Epping takes a stack of 1950s silver certificate dollars, a fake i.d. and identity as George Amberson, and a sheaf of notes about Oswald’s life and the sporting events of the time and, eventually, assumes the challenge. But first he tests the theory by foiling a brutal domestic crime that affected the janitor of his high school—to see if the time travel actions really hold in the present. It works and, with enormous trepidation and curiosity, he sets out. Along the way, Epping encounters life in the age of sock hops, real Co’ Colas with cane sugar, people who say “Can I help you?” when you need help and don’t lock their front doors.
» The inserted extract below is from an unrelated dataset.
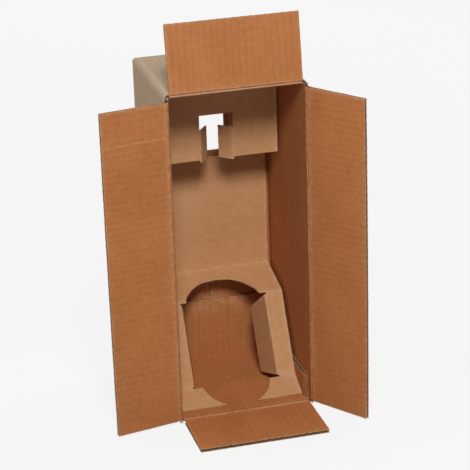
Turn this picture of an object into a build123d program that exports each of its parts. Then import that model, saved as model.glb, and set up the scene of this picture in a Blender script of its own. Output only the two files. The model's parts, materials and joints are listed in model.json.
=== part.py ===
from build123d import *
import math
import os

# Bottle shipping box: a slotted carton of corrugated board that stands with its opening
# to the front, and a folded board insert inside it that holds one wine bottle.
# Millimetres, +Z up. The opening faces -Y. The origin is the centre of the base.

# ---- carton: driving dimensions ----
inner_width = 152.0
inner_depth = 152.0
inner_height = 381.0
board = 4.0
fold_radius = 3.0

# ---- carton flaps and creases ----
flap_length = 78.0
flap_side_gap = 1.5
crease_inset = 1.5
crease_gap = 0.2
flap_stack_gap = 0.3
close_angle = 90.0
open_limit = 135.0
crease_slack = 1.0

top_flap_angle = 99.0
left_flap_angle = 79.0
right_flap_angle = 34.5

# ---- manufacturer's joint and rear opening ----
tab_height = 28.0
tab_end_inset = 5.0
tab_taper = 4.0
rear_seam = 0.8
rear_opening_width = 50.0
rear_opening_height = 68.0
rear_opening_drop = 51.0

# ---- insert: one sheet folded across its width ----
sheet = 1.6
tab_clearance = 0.5
sheet_back_gap = 0.3
fold_inner_radius = 0.8
lower_edge_setback = 17.0
lower_face_run = 27.7
lower_face_rise = 13.3
middle_face_run = 48.7
middle_face_rise = 87.4
upper_face_rise = 14.3
neck_panel_setback = 95.0
neck_panel_drop = 107.0

# ---- insert: cut-outs and the flaps folded out of them ----
bottle_cut_half_width = 52.0
base_cut_radius = 42.0
base_cut_setback = 54.0
shoulder_cut_radius = 45.0
shoulder_cut_setback = 84.0
brace_width = 40.0
brace_end_gap = 2.0
brace_corner = 9.0
brace_turn_in = 14.0
neck_slot_width = 39.5
neck_slot_height = 53.0
neck_flap_height = 38.5
neck_flap_overhang = 3.0
neck_flap_width = 19.0
left_neck_flap_turn_in = 35.0
right_neck_flap_turn_in = 48.0
back_window_margin = 5.0

# ---- worked out from the dimensions above ----
outer_width = inner_width + 2 * board
outer_height = inner_height + 2 * board
outer_depth = inner_depth + 2 * board
front = -outer_depth / 2
rear = outer_depth / 2
rear_inner = rear - 2 * board
floor_top = board
ceiling = board + inner_height
half_inner = inner_width / 2
half_outer = outer_width / 2
side_front = front - board - flap_stack_gap
far = 2 * outer_height


def block(x0, x1, y0, y1, z0, z1):
    """A box between two corners."""
    size = (x1 - x0, y1 - y0, z1 - z0)
    middle = ((x0 + x1) / 2, (y0 + y1) / 2, (z0 + z1) / 2)
    return Pos(*middle) * Box(*size)


# ---------------------------------------------------------------- creases and flaps
# A crease is drawn in its own plane: the first axis runs away from the crease line
# into the board, the second runs through the board from the crease axis to the inside.

def crease_relief(width):
    """The prism that leaves a board's end as a blunt nose at the crease axis."""
    inner_half_angle = math.radians((180 - close_angle) / 2 - crease_slack)
    outer_half_angle = math.radians((180 - open_limit) / 2 - crease_slack)
    inside = board - crease_inset
    inner_reach = inside / math.tan(inner_half_angle)
    outer_reach = crease_inset / math.tan(outer_half_angle)
    inner_nose = crease_gap * math.tan(inner_half_angle)
    outer_nose = crease_gap * math.tan(outer_half_angle)
    outline = Polyline(
        (-board, inside + 1),
        (inner_reach, inside + 1),
        (inner_reach, inside),
        (crease_gap, inner_nose),
        (crease_gap, -outer_nose),
        (outer_reach, -crease_inset),
        (outer_reach, -crease_inset - 1),
        (-board, -crease_inset - 1),
        close=True,
    )
    return extrude(make_face(outline), width / 2, both=True)


def flap(width, angle):
    """A flap in its crease's frame: +X runs along the flap, +Y to its inner face."""
    slab = block(0, flap_length, -crease_inset, board - crease_inset, -width / 2, width / 2)
    shaped = slab - crease_relief(width + 2)
    return Rot(0, 0, -angle) * shaped


# Each crease frame has its origin on the crease axis, +X straight out of the carton
# and +Y towards the inside of the carton.
top_crease = Plane(
    origin=(0, front, outer_height - crease_inset), x_dir=(0, -1, 0), z_dir=(1, 0, 0)
)
bottom_crease = Plane(origin=(0, front, crease_inset), x_dir=(0, -1, 0), z_dir=(-1, 0, 0))
left_crease = Plane(
    origin=(crease_inset - half_outer, side_front, outer_height / 2),
    x_dir=(0, -1, 0),
    z_dir=(0, 0, 1),
)
right_crease = Plane(
    origin=(half_outer - crease_inset, side_front, outer_height / 2),
    x_dir=(0, -1, 0),
    z_dir=(0, 0, -1),
)

minor_flap_width = inner_width - 2 * flap_side_gap
major_flap_width = inner_height - 2 * flap_side_gap

top_flap = top_crease.location * flap(minor_flap_width, top_flap_angle)
bottom_flap = bottom_crease.location * flap(minor_flap_width, 0)
left_flap = left_crease.location * flap(major_flap_width, left_flap_angle)
right_flap = right_crease.location * flap(major_flap_width, right_flap_angle)


# ---------------------------------------------------------------- carton body
def wall_relief(crease, width):
    """The crease relief of the wall that a flap hangs from."""
    return crease.location * mirror(crease_relief(width), about=Plane.YZ)


def make_carton():
    """Four walls, the glued rear flaps and the glued tab, as one folded sheet."""
    shell = block(-half_outer, half_outer, side_front, rear, 0, outer_height)
    shell = fillet(shell.edges().filter_by(Axis.Y), fold_radius)
    rear_corners = shell.edges().filter_by(Axis.Z).group_by(Axis.Y)[-1]
    shell = fillet(rear_corners, fold_radius)

    inside = block(-half_inner, half_inner, side_front - board, rear_inner, floor_top, ceiling)
    mouth = block(-half_inner, half_inner, side_front - board, front, -board, far)
    shell = shell - inside - mouth

    # Behind the two inner rear flaps lie the two outer ones, which meet at a seam.
    rear_flap_reach = crease_inset + flap_length
    between_inner_flaps = block(
        -half_inner,
        half_inner,
        rear_inner - board,
        rear - board,
        rear_flap_reach,
        outer_height - rear_flap_reach,
    )
    seam = block(-rear_seam / 2, rear_seam / 2, rear - board, far, -board, far)
    shell = shell - between_inner_flaps - seam - rear_opening(0)

    shell -= wall_relief(top_crease, inner_width)
    shell -= wall_relief(bottom_crease, inner_width)
    shell -= wall_relief(left_crease, outer_height)
    shell -= wall_relief(right_crease, outer_height)
    return shell + glue_tab()


def rear_opening(margin):
    """The opening behind the bottle's neck, wider by a margin all round."""
    half = rear_opening_width / 2 + margin
    head = ceiling - rear_opening_drop
    sill = head - rear_opening_height
    return block(-half, half, rear_inner - 2 * board, far, sill - margin, head + margin)


def glue_tab():
    """The tab of the bottom panel, glued up inside the right wall."""
    front_end = front + tab_end_inset
    rear_end = rear_inner - tab_end_inset
    outline = Polyline(
        (front_end, floor_top - board / 2),
        (rear_end, floor_top - board / 2),
        (rear_end - tab_taper, floor_top + tab_height),
        (front_end + tab_taper, floor_top + tab_height),
        close=True,
    )
    profile = Plane(origin=(half_inner, 0, 0), x_dir=(0, 1, 0), z_dir=(1, 0, 0)) * outline
    return extrude(make_face(profile), amount=-board)


carton_body = make_carton()


# ---------------------------------------------------------------- insert
# Points of the sheet's section are (distance behind the mouth, height above the floor).
# They follow the face of the sheet that rests on the floor, the rear and the ceiling.
back_face = inner_depth - sheet_back_gap
top_face = inner_height - sheet_back_gap
lower_edge = Vector(lower_edge_setback, 0)
lower_fold = lower_edge + Vector(lower_face_run, lower_face_rise)
middle_fold = lower_fold + Vector(middle_face_run, middle_face_rise)
back_fold = Vector(back_face, middle_fold.Y + upper_face_rise)
section_points = [
    lower_edge,
    lower_fold,
    middle_fold,
    back_fold,
    Vector(back_face, top_face),
    Vector(neck_panel_setback, top_face),
    Vector(neck_panel_setback, top_face - neck_panel_drop),
]
insert_width = inner_width - 2 * (board + tab_clearance)
insert_plane = Plane(origin=(0, front, floor_top), x_dir=(0, 1, 0), z_dir=(1, 0, 0))


def left_normal(start, end):
    """The unit vector to the left of the line between two points."""
    along = (end - start).normalized()
    return Vector(-along.Y, along.X)


def inner_face_points(points, distance):
    """The points of the line that runs beside a line of points, at its left."""
    normals = [left_normal(a, b) for a, b in zip(points, points[1:])]
    moved = [points[0] + normals[0] * distance]
    for point, before, after in zip(points[1:-1], normals, normals[1:]):
        moved.append(point + (before + after) * (distance / (1 + before.dot(after))))
    moved.append(points[-1] + normals[-1] * distance)
    return moved


def fold_radii(points, inside_left):
    """The radius at each fold, larger on the outer side of the sheet."""
    radii = []
    for a, b, c in zip(points, points[1:], points[2:]):
        turns_left = left_normal(a, b).dot(c - b) > 0
        on_inner_side = turns_left == inside_left
        radii.append(fold_inner_radius + (0 if on_inner_side else sheet))
    return radii


def folded_sheet():
    """The sheet's section, drawn along its length and pulled to its width."""
    inner_points = inner_face_points(section_points, sheet)
    outer_line = FilletPolyline(*section_points, radius=fold_radii(section_points, False))
    inner_line = FilletPolyline(*inner_points, radius=fold_radii(inner_points, True))
    foot = Line(section_points[0], inner_points[0])
    hem = Line(section_points[-1], inner_points[-1])
    section = make_face(Curve() + [outer_line, inner_line, foot, hem])
    return extrude(insert_plane * section, insert_width / 2, both=True)


middle_along = (middle_fold - lower_fold).normalized()
middle_normal = left_normal(lower_fold, middle_fold)
middle_length = (middle_fold - lower_fold).length


def upright(setback, radius, bottom, top):
    """A standing cylinder on the centre line, between two heights above the floor."""
    height = top - bottom
    return Pos(0, front + setback, floor_top + (bottom + top) / 2) * Cylinder(radius, height)


def bottle_cut():
    """The cut-out in which the bottle stands and leans."""
    middle_frame = Plane(
        origin=insert_plane.from_local_coords(lower_fold),
        x_dir=(0, middle_along.X, middle_along.Y),
        z_dir=(1, 0, 0),
    )
    slab = Pos(middle_length / 2, 0, 0) * Box(
        middle_length, 6 * sheet, 2 * bottle_cut_half_width
    )
    at_base = upright(base_cut_setback, base_cut_radius, -board, lower_fold.Y + 2 * sheet)
    at_shoulder = upright(
        shoulder_cut_setback,
        shoulder_cut_radius,
        middle_fold.Y - 2 * sheet,
        back_fold.Y + board,
    )
    return [middle_frame.location * slab, at_base, at_shoulder]


def neck_slot():
    """The slot of the neck panel, from its lower edge to the window over the flaps."""
    lower = ceiling - sheet_back_gap - neck_panel_drop
    y = front + neck_panel_setback
    half = neck_slot_width / 2
    return block(-half, half, y - board, y + board, lower - board, lower + neck_slot_height)


def neck_flap(side, turn_in):
    """A flap of the neck slot, folded back and turned in; side is -1 left or 1 right."""
    foot = ceiling - sheet_back_gap - neck_panel_drop - neck_flap_overhang
    fold = (side * neck_slot_width / 2, front + neck_panel_setback + sheet / 2)
    angle = math.radians(turn_in)
    frame = Plane(
        origin=(*fold, foot),
        x_dir=(-side * math.sin(angle), math.cos(angle), 0),
        z_dir=(0, 0, 1),
    )
    plate = block(0, neck_flap_width, -sheet / 2, sheet / 2, 0, neck_flap_height)
    bend = Pos(0, 0, neck_flap_height / 2) * Cylinder(sheet / 2, neck_flap_height)
    return frame.location * (plate + bend)


def brace(side):
    """A flap of the bottle cut-out, folded back as a brace; side is -1 left or 1 right."""
    length = middle_length - 2 * brace_end_gap
    start = lower_fold + middle_normal * (sheet / 2) + middle_along * brace_end_gap
    origin = insert_plane.from_local_coords(start) + Vector(side * bottle_cut_half_width, 0, 0)
    angle = math.radians(brace_turn_in)
    backward = Vector(0, -middle_normal.X, -middle_normal.Y)
    across = backward * math.cos(angle) + Vector(-side * math.sin(angle), 0, 0)
    up_slope = Vector(0, middle_along.X, middle_along.Y)
    outline = Polyline(
        (0, 0),
        (brace_width, brace_corner),
        (brace_width, length - brace_corner),
        (0, length),
        close=True,
    )
    plate = extrude(make_face(outline), sheet / 2, both=True)
    bend = Pos(0, length / 2, 0) * Rot(90, 0, 0) * Cylinder(sheet / 2, length)
    frame = Plane(origin=origin, x_dir=across, z_dir=across.cross(up_slope))
    return frame.location * (plate + bend)


def make_insert():
    """The folded sheet with its cut-outs and the four flaps bent out of them."""
    folded = folded_sheet() - neck_slot()
    folded -= rear_opening(back_window_margin)
    for cut in bottle_cut():
        folded -= cut
    folded += neck_flap(-1, left_neck_flap_turn_in)
    folded += neck_flap(1, right_neck_flap_turn_in)
    folded += brace(-1)
    folded += brace(1)
    return folded


bottle_insert = make_insert()

# ---------------------------------------------------------------- one STEP file a node
nodes = {
    "carton_body": carton_body,
    "top_flap": top_flap,
    "bottom_flap": bottom_flap,
    "left_flap": left_flap,
    "right_flap": right_flap,
    "bottle_insert": bottle_insert,
}
os.makedirs("parts", exist_ok=True)
for name, shape in nodes.items():
    shape.label = name
    export_step(shape, f"parts/{name}.step")
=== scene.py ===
import json
import math
import random

import bmesh
import bpy
import numpy as np
from mathutils import Matrix, Vector


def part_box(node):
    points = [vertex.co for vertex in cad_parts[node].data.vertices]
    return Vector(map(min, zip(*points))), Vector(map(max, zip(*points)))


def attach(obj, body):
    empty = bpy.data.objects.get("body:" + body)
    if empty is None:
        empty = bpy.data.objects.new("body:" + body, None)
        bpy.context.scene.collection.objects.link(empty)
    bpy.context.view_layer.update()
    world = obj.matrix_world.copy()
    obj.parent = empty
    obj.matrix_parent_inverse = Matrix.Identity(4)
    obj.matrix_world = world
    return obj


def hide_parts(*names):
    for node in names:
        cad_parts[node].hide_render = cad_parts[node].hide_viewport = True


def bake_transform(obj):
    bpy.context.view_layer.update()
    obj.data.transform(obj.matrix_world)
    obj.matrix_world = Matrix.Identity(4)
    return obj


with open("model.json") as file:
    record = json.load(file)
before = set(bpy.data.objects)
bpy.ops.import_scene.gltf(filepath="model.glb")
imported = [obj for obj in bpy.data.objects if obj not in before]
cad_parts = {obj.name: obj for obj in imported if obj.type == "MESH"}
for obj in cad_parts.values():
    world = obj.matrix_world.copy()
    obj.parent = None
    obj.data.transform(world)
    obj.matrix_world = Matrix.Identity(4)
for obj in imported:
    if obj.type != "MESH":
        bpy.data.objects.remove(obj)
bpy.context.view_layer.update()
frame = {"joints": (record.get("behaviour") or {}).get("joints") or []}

MM = 0.001
joints = {joint["name"]: joint for joint in frame["joints"]}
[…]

He places unlikely bets that he wins to bankroll his exploits—when you know the outcome in advance this is not hard. He falls in love with and acquires a cool ragtop, a snub revolver and a fiancée and tries to remember to ditch 21st century slang along with his cell phone.
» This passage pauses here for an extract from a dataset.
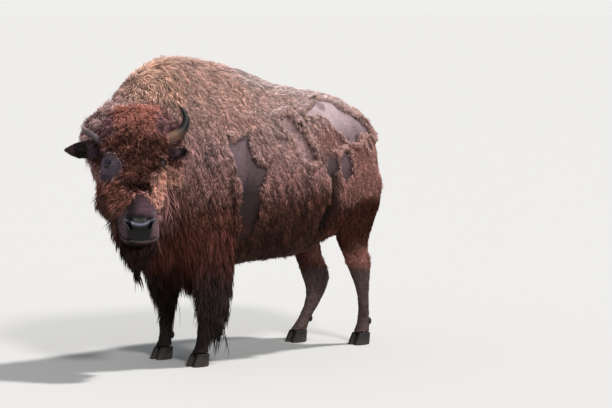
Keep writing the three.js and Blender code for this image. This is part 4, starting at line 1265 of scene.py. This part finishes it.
def buildHorn(sideName):
    line = np.array(hornLines[sideName], float)
    steps = np.linspace(0, len(line) - 1, (len(line) - 1) * hornLook["between"] + 1)
    line = np.stack([np.interp(steps, np.arange(len(line)), line[:, k]) for k in range(4)], 1)
    for _ in range(8):
        line[1:-1] = (line[:-2] + 2 * line[1:-1] + line[2:]) / 4
    run = np.concatenate([[0], np.cumsum(np.linalg.norm(np.diff(line[:, :3], axis=0), axis=1))])
    share = run / run[-1]
    ridge = np.sin(run / hornLook["spacing"] * 2 * math.pi + 1.3 * np.sin(run * 0.11))
    line[:, 3] += hornLook["rings"] * ridge * ramp(0.75, 0.3, share)
    bm = bmesh.new()
    ahead = unit(np.gradient(line[:, :3], axis=0))
    ring = bmesh.ops.create_circle(bm, cap_ends=True, segments=hornLook["sides"], radius=1.0)["verts"]
    edges = list(bm.edges)
    before = Matrix.Identity(4)
    for number, (x, y, z, radius) in enumerate(line):
        if number:
            made = bmesh.ops.extrude_edge_only(bm, edges=edges)["geom"]
            ring = [item for item in made if isinstance(item, bmesh.types.BMVert)]
            edges = [item for item in made if isinstance(item, bmesh.types.BMEdge)]
        forward = Vector(headAxes @ ahead[number])
        across = forward.cross(Vector(headAxes[:, 1])).normalized()
        turn = Matrix((across, across.cross(forward), forward)).transposed()
        place = Matrix.Translation(Vector(fromHead((x, y, z)))) @ turn.to_4x4() @ Matrix.Scale(radius * mm, 4)
        bmesh.ops.transform(bm, verts=ring, matrix=place @ before.inverted())
        before = place
    middle = before.translation
    bmesh.ops.pointmerge(bm, verts=ring, merge_co=middle)
    bmesh.ops.recalc_face_normals(bm, faces=bm.faces)
    mesh = meshFrom(bm, f"horn_sheath_{sideName}")
    local = inHead(coordsOf(mesh))
    index = np.argmin(((local[:, None] - line[None, :, :3]) ** 2).sum(2), axis=1)
    share, ridge = share[index], ridge[index]
    points = coordsOf(mesh)
    base, middleTone, tip = (np.array(hornLook[sideName][key]) for key in ("base", "middle", "tip"))
    colour = blendedTowards(base, middleTone, ramp(0.15, 0.6, share))
    colour = blendedTowards(colour, tip, ramp(*hornLook[sideName]["tipFrom"], share))
    colour = colour * (1 + 0.14 * ridge * (share < 0.7))[:, None] * tone(points, 0.02, 0.2, 51)[:, None]
    paint(mesh, "tint", colour)
    smoothShade(mesh)
    mesh.materials.append(hornSheath)
    thing = addObject(f"horn_sheath_{sideName}", mesh)
    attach(thing, "root")
    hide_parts(f"horn_{sideName}")


hornSheath = hornMaterial("horn", 0.38)
for sideName in sides:
    buildHorn(sideName)
print("eyes and horns ready")


# Hooves and dewclaws: the solids' shapes, rounded, with growth lines.
hoofLook = {"voxel": 3.2, "rounds": 10, "lines": 0.5, "spacing": 7, "dewclawIn": 14}
hoofNames = [name for name in nodes if name.startswith(("hoof_", "dewclaw_"))]
bm = bmesh.new()
for name in hoofNames:
    start = len(bm.verts)
    bm.from_mesh(nodes[name].data)
    if name.startswith("dewclaw"):
        bm.verts.ensure_lookup_table()
        bmesh.ops.translate(bm, verts=bm.verts[start:], vec=(0, -hoofLook["dewclawIn"] * mm, 0))
bmesh.ops.remove_doubles(bm, verts=bm.verts, dist=weld)
hooves = addObject("hooves", meshFrom(bm, "hooves"))
hoofMesh = joinedShell(hooves, hoofLook["voxel"])
points = Neighbours(hoofMesh).relax(coordsOf(hoofMesh), hoofLook["rounds"])
points[:, 2] = np.maximum(points[:, 2], 0)
setCoords(hoofMesh, points)
hoofNormals = normalsOf(hoofMesh)
lines = np.sin(points[:, 2] / mm / hoofLook["spacing"] * 2 * math.pi + 1.5 * cloud(points, 0.03, 61))
flat = 1 - np.abs(hoofNormals[:, 2])
points += hoofNormals * (hoofLook["lines"] * mm * lines * flat)[:, None]
points[:, 2] = np.maximum(points[:, 2], 0)
setCoords(hoofMesh, points)
hoofTint = blendedTowards(palette["hoofSole"], palette["hoofTop"], ramp(0.0, 0.06, points[:, 2]))
paint(hoofMesh, "tint", hoofTint * (1 + 0.15 * lines * flat)[:, None] * tone(points, 0.02, 0.25, 62)[:, None])
smoothShade(hoofMesh)
hoofMesh.materials.clear()
hoofMesh.materials.append(hornMaterial("hoof", 0.5))
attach(hooves, "root")
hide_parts(*hoofNames)
print("hooves ready")


# Floor, light and camera.
def seenDirectly(shader):  # 1 where the camera, a mirror or glass looks at a surface
    camera, glossy, through = (shader.node("ShaderNodeLightPath", None, out=f"Is {kind} Ray")
                               for kind in ("Camera", "Glossy", "Transmission"))
    return camera.maths("MAXIMUM", camera.maths("MAXIMUM", camera, glossy), through)


studio = {"floor": (0.612, 0.608, 0.597), "floorBounce": (0.30, 0.29, 0.28), "radius": 70,
          "backdrop": (0.86, 0.86, 0.85), "sky": (0.90, 0.94, 1.0), "skyPower": 0.37}
lamps = {  # place, power, spread in degrees
    "top": ((1.4, 2.1, 5.0), 2.85, 5),
    "key": ((4.9, -1.4, 4.2), 1.4, 10),
}
lampColour = (1.0, 0.98, 0.95)


def buildStage():
    bm = bmesh.new()
    bmesh.ops.create_circle(bm, cap_ends=True, segments=96, radius=studio["radius"])
    floor = addObject("floor", meshFrom(bm, "floor"))
    shader = Shader("floor", Roughness=0.9, Specular_IOR_Level=0.1)
    shader.ink(shader.mixed(seenDirectly(shader), (*studio["floorBounce"], 1), (*studio["floor"], 1)))
    floor.data.materials.append(shader.material)
    world = bpy.data.worlds.new("world")
    bpy.context.scene.world = world
    world.use_nodes = True
    sky = Nodes(world.node_tree)
    light = sky.tree.nodes["Background"]
    sky.feed(light.inputs["Color"], (*studio["sky"], 1))
    sky.feed(light.inputs["Strength"], studio["skyPower"])
    backdrop = sky.node("ShaderNodeBackground", None, Color=(*studio["backdrop"], 1))
    seen = sky.node("ShaderNodeLightPath", None, out="Is Camera Ray")
    sky.feed(sky.tree.nodes["World Output"].inputs["Surface"],
             sky.node("ShaderNodeMixShader", None, seen, Socket(sky, light.outputs[0]), backdrop))


def addSun(name, place, power, spread):
    lamp = bpy.data.lights.new(name, "SUN")
    lamp.angle = math.radians(spread)
    lamp.energy = power
    lamp.color = lampColour
    thing = addObject(name, lamp)
    thing.location = place
    thing.rotation_euler = (-Vector(place)).to_track_quat("-Z", "Y").to_euler()


view = {"azimuth": 48, "elevation": 5.5, "distance": 14, "lens": 158, "aim": (0.150, 0.384, -0.006)}


def addCamera():
    low, high = (Vector(corner) for corner in cadBox)
    target = (low + high) / 2 + Vector(view["aim"])
    turn, rise = math.radians(view["azimuth"]), math.radians(view["elevation"])
    back = Vector((math.sin(turn) * math.cos(rise), -math.cos(turn) * math.cos(rise), math.sin(rise)))
    camera = bpy.data.cameras.new("camera")
    camera.lens = view["lens"]
    camera.sensor_width = 36
    camera.clip_end = 200
    thing = addObject("camera", camera)
    thing.location = target + back * view["distance"]
    thing.rotation_euler = (-back).to_track_quat("-Z", "Y").to_euler()
    bpy.context.scene.camera = thing


buildStage()
for name, (place, power, spread) in lamps.items():
    addSun(name, place, power, spread)
addCamera()
bpy.context.scene.view_settings.view_transform = "Standard"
The magical world of the 50s is, in reality, not all that magical, as Epping finds out. People are violent, racist, ignorant, trapped in dirt and poverty, and die of physical illnesses for which there are not yet cures. People are also innocent, open, caring, in touch with an essential kindness, and accustomed to savoring life at a human, not a high-tech, pace. Epping likes it so much he considers staying once his task is complete. But the past is a living entity in King’s mind and it doesn’t relinquish its hold on history lightly. Malevolent things occur and the stakes rise sharply. Epping prevents some horrors from happening but other, equally vicious and ghastly acts exact an exorbitant price. Gain is offset by wrenching loss. Spooky stuff drives the plot and consumes Epping’s attention. Meals, clothes, guns, gas and rents are cheap but heroism will cost you everything.

There is incredible research in this novel and the world Epping visits is authentic and fascinating. It’s almost history—but it isn’t. It’s extraordinary Stephen King, which is, in some ways, even better.